Consequently, the buyers of AI products, and the media who report on them, may be tempted to — but should not — believe that successfully completing FDA review attests to the value of sellers’ claims. This is unabashedly not the case. By not requiring clinically based evidence, the 510(k) process is typically chosen because it is the least intrusive of any regulatory mechanism and promises vendors the fastest and best return on their investments.
The FDA might accept them into this process because pushing applications through regulation blunts the charge often made by FDA critics, that the agency obstructs progress.
What no one — neither vendor nor regulator — says is that when AI products are reviewed through this process, the benefit of AI algorithms is seldom — if ever — part of the review process. This means the 510(k) clearance of a product for commercial sale is not enough reason for care providers to believe in it. Only the medical community can judge whether an AI product is beneficial.
Caveat emptor, therefore, is — and should be — in effect. The damages that come from making a wrong purchase decision could be to the care of the patient for whom the physician is directly responsible.
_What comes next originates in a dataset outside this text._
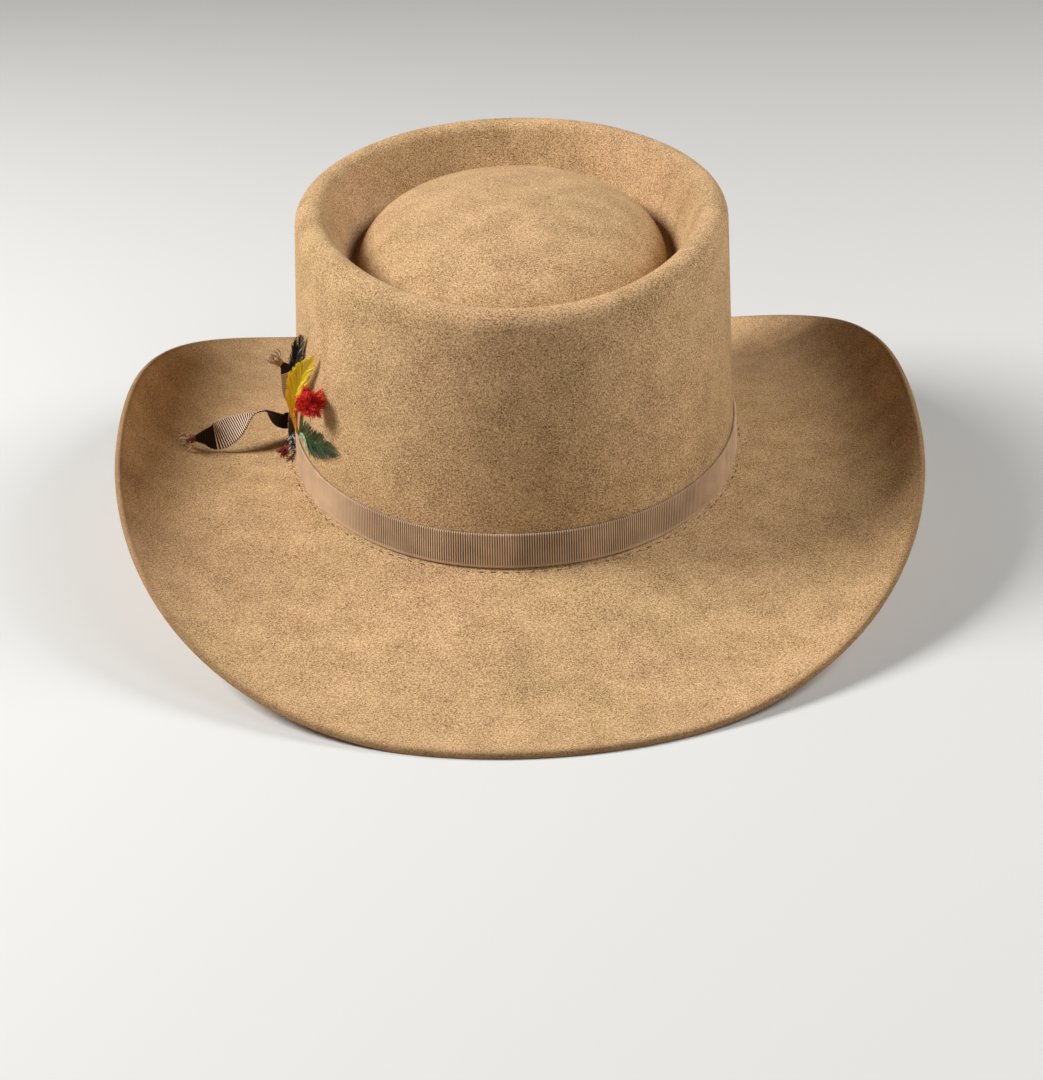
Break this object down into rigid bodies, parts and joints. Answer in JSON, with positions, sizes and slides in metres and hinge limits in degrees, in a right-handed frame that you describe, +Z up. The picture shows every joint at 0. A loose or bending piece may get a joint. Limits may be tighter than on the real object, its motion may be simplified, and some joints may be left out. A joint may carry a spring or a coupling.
{
  "type": "bush hat",
  "caption": "Felt bush hat with an oval telescope crown, a curled brim, a ribbed ribbon with two tails and a bunch of feathers at its left side.",
  "frame": {"origin": "on the floor below the middle of the hat's box, with the hat lying on the back and front ends of its brim", "axes": "+Y towards the wearer's front, +X towards the wearer's right, +Z up through the crown"},
  "size_m": [0.2998, 0.369, 0.1273],
  "materials": {
    "felt": "matte fur felt",
    "leather": "smooth, worn",
    "grosgrain": "ribbed ribbon",
    "knot_grosgrain": "ribbed ribbon",
    "tail_grosgrain": "ribbed ribbon",
    "yellow_vane": "feather",
    "black_vane": "feather",
    "green_vane": "feather",
    "barred_vane": "feather",
    "red_fluff": "fluffy hackle"
  },
  "bodies": {
    "root": {"felt_body": "felt", "sweatband": "leather", "hat_band": "grosgrain", "ribbon_knot": "knot_grosgrain", "tail_long": "tail_grosgrain", "tail_short": "tail_grosgrain", "yellow_feather": "yellow_vane", "black_feather": "black_vane", "green_feather": "green_vane", "barred_feather": "barred_vane", "red_hackle": "red_fluff", "red_tip": "red_fluff"}
  },
  "joints": []
}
With so much at stake, it stands to reason that not only should the claims associated with an AI product be real, but the practical result of those claims should be validated or, at the very least, carefully examined. Further, claims and potential benefits should be vetted by providers before the product is applied. This goes for clinical and non-clinical algorithms alike, because even non-clinical algorithms designed for medical environments may impact patients.
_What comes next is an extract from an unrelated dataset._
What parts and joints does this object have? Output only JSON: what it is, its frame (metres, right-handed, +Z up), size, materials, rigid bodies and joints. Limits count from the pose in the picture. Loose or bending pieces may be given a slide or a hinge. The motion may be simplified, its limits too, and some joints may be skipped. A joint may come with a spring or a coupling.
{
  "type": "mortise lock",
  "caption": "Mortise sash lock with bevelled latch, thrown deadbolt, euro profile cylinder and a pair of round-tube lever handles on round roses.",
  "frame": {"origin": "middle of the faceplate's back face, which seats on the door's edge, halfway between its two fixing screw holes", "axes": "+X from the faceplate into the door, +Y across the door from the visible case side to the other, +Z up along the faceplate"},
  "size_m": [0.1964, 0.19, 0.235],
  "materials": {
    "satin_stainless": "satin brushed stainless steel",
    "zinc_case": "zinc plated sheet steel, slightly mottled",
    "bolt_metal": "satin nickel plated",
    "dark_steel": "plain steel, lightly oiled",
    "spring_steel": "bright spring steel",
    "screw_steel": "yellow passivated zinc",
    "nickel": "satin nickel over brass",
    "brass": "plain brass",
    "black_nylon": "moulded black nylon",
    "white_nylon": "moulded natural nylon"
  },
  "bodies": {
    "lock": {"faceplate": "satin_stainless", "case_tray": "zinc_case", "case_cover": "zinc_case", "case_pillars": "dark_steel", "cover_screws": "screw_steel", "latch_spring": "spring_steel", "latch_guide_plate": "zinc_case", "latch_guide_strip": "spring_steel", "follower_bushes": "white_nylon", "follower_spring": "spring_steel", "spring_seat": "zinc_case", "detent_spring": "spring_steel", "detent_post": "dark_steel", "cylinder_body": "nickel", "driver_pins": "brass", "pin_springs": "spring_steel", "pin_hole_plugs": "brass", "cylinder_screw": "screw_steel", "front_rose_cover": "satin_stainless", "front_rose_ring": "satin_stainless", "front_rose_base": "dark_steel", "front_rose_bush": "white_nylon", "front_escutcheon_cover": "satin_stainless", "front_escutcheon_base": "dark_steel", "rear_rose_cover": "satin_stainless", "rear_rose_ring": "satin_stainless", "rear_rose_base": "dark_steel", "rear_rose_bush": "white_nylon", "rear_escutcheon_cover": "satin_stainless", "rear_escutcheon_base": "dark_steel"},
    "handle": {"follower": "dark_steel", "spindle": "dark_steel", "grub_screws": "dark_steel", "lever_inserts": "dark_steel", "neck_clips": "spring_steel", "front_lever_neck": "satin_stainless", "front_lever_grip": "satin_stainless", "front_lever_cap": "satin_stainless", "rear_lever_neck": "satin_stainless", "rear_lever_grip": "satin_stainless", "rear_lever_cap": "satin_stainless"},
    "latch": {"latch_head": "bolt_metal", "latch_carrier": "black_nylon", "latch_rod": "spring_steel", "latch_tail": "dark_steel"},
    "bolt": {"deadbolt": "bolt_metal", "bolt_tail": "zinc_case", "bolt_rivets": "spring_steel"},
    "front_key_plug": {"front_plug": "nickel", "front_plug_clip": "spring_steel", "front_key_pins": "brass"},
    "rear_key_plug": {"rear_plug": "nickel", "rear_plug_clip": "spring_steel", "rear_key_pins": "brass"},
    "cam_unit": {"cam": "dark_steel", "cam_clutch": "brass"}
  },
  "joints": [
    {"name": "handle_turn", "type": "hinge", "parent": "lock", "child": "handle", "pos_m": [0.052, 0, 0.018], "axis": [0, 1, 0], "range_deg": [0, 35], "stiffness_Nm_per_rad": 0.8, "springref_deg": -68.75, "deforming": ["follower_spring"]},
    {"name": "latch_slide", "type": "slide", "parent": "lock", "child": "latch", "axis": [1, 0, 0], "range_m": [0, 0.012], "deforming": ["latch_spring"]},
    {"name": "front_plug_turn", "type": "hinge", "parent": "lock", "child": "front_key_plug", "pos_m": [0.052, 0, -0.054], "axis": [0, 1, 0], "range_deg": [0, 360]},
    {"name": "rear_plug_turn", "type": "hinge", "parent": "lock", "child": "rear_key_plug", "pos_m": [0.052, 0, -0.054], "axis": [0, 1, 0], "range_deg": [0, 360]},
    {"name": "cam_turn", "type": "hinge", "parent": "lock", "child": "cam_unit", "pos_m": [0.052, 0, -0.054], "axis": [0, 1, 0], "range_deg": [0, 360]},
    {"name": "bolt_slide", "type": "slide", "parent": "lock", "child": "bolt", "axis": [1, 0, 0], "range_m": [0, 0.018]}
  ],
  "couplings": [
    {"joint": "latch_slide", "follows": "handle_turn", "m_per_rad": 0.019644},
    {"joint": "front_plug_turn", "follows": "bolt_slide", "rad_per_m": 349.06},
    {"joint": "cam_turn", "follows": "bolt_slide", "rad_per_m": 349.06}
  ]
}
For example, a vendor may claim that an AI algorithm can increase efficiency. A care provider might put such an algorithm into practice to reduce costs by increasing volume and throughput. In so doing, that algorithm might help staff accelerate their schedules. But failure to achieve this objective could make care less convenient for patients. The use of that algorithm, therefore, could impact patients.
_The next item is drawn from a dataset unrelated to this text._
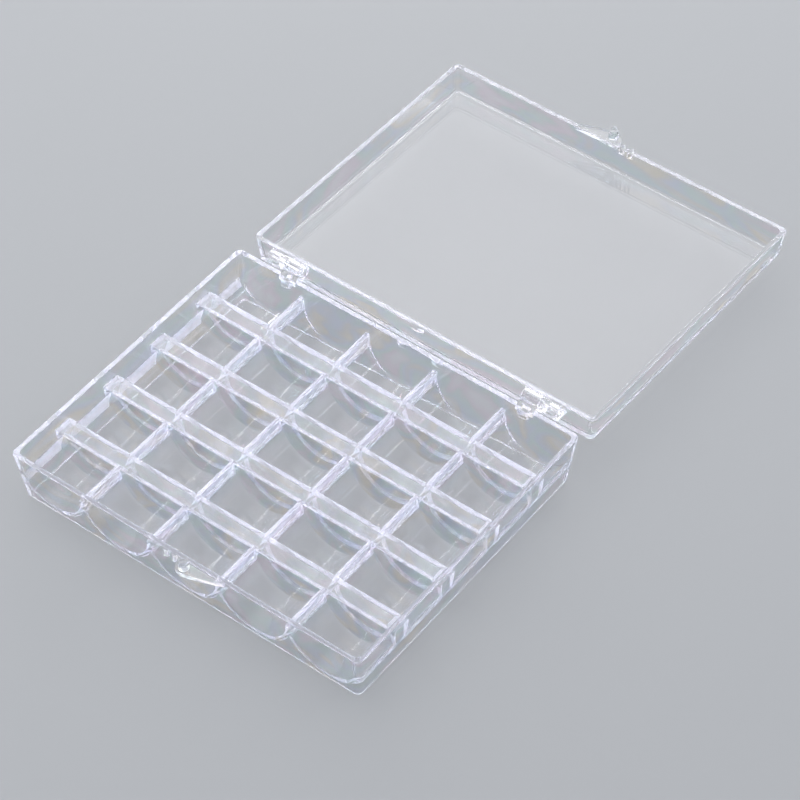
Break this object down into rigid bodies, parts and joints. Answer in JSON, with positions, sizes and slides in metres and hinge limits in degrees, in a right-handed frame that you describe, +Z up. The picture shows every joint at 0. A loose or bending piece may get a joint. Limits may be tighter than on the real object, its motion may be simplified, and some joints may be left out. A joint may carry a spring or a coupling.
{
  "type": "bobbin storage case",
  "caption": "Low clear plastic case with rows of trough-bottomed compartments for sewing bobbins and a flat lid hinged along its long side, shown folded open.",
  "frame": {"origin": "on the table, straight below the middle of the hinge axis", "axes": "+X along the hinge, +Y from the tray towards the opened lid, +Z up"},
  "size_m": [0.12, 0.2105, 0.0196],
  "materials": {
    "clear_tray": "clear injection moulded polystyrene, gloss",
    "clear_lid": "clear injection moulded polystyrene, gloss"
  },
  "bodies": {
    "tray": {"base_tray": "clear_tray"},
    "lid": {"lid": "clear_lid"}
  },
  "joints": [
    {"name": "lid_hinge", "type": "hinge", "parent": "tray", "child": "lid", "pos_m": [0, 0, 0.0169], "axis": [1, 0, 0], "range_deg": [0, 182.26]}
  ]
}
Specifically, an algorithm might address patient positioning. Not only might its use affect the speed with which an exam is conducted and how well the staff stays on schedule, it might impact the amount of radiation the patient receives, thereby directly affecting patient safety.
While it may be obvious that AI must be held accountable, you might ask — on what criteria should providers evaluate claims? This gets back to the need for evidence to support claims.
While helpful, anecdotal evidence — stories that describe useful application of an algorithm — should not be considered sufficient. Statistically based evidence is needed to show incontrovertibly that the software lives up to claims — and that its use produces a practical benefit.
If, for example, improved positioning is the claim of an AI program, then the denominator of success should not be narrowly defined, for example, as a reduction in the number of adjustments made in patient positioning. Rather the practical benefit derived from implementing the algorithm should be at least one of the metrics. Is there evidence to indicate that use of the algorithm improves patient positioning so that it takes less time? If so, how might this allow the technologist either to accelerate the schedule or spend more time with the patient? Or — is there evidence that improved patient positioning due to the algorithm results in less patient exposure to radiation (and, if so, how much less)?
Yes, demanding evidence of practical benefit coming from AI sets the bar high. But that is where it needs to be, if AI is to avoid history’s painful lessons.